The campus survey says 54 students are not satisfied. The chef claims that people are generally satisfied [the probability of a No is not only less than 0.5 but is 0.46]. If he is right, what is the probability of 54 or more No responses by chance alone?

> local({
+   .x <- 30:62
+   plotDistr(.x, dbinom(.x, size=100, prob=0.46), xlab="Number of No Responses",
+    ylab="Probability Mass", 
+   main="Binomial Distribution:  n=100, Pr(No)=0.46",
+    discrete=TRUE)
+ })

plot of chunk unnamed-chunk-7 That’s also a tail probability in a binomial. The probability above 53 students is 54 or more. So I need the upper tail probability of 53 [representing 54 or more] given a binomial with p=0.46 and n=100.

> pbinom(c(53), size=100, prob=0.46, lower.tail=FALSE)

[1] 0.06642

Turning to a Poisson problem, the Poisson is defined by a rate of arrivals in units of time. People arrive randomly in the mortgage bank queue at a rate of 7 per hour. Quantity per unit time. What I want to know are things abour how many actual people to expect with a given probability or what is the probability of a given number of people arriving?

A Plot of Mortgage Bank Arrivals

> local({
+   .x <- 0:17
+   plotDistr(.x, dpois(.x, lambda=7), xlab="Mortgage Clients", ylab="Probability Mass", 
+   main="Poisson Distribution:  Mean=7", discrete=TRUE)
+ })

plot of chunk unnamed-chunk-9

What are the chances that more than 11 arrive? Again, the specified number for a Poisson tail probability will be a part of the lower tail. So the upper tail of 11 will give me 12 and more than 12.

> ppois(c(11), lambda=7, lower.tail=FALSE)

[1] 0.05335

What is the most that I should expect 90% of the time? That’s a Poisson quantile, I specify the probability and R returns the number of events for that probability.

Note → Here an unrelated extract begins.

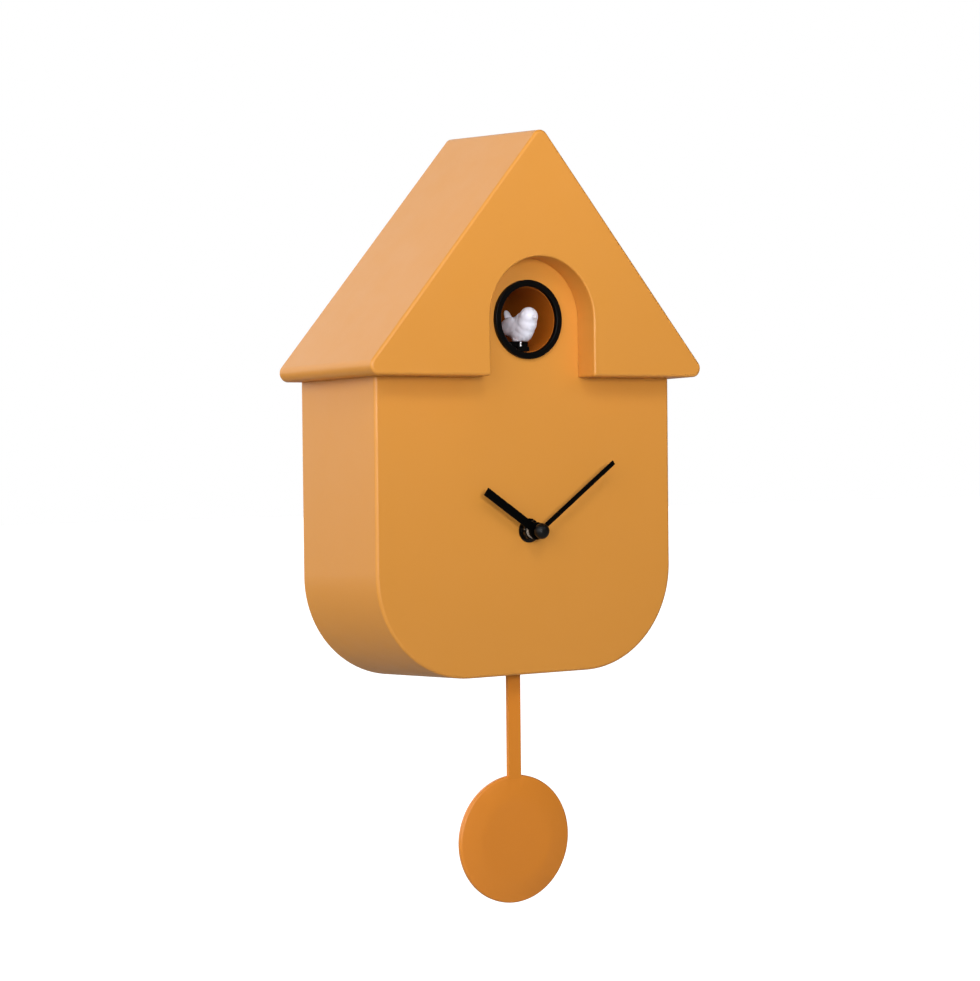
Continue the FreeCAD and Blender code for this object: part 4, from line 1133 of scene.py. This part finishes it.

> qpois(c(0.9), lambda=7, lower.tail=TRUE)

[1] 10

Air Traffic Control Problems

If we know events per unit time, we can alter time by known conversion factors. For example, 21 events per year is 21 events per 52 weeks or 21/52 per week. 21/52 is 0.4038462. The arrival of errors in a week for the Cleveland air traffic control center follows a Poisson(0.4038462). What is the probability of more than 2 errors in one week?

> ppois(c(2), lambda=0.4038462, lower.tail=FALSE)

[1] 0.008134

Later we learn that there are 6 errors in the first two weeks. What are the chances of that? The arrival rate needs to be altered. We know of 21 errors per year. There are 26 2-weeks per year. Thus, events arrive at a rate of 21/26 2-weeks [0.8076924]. What is the probability of 6 or more given an arrival rate of 21/26 per 2-week period.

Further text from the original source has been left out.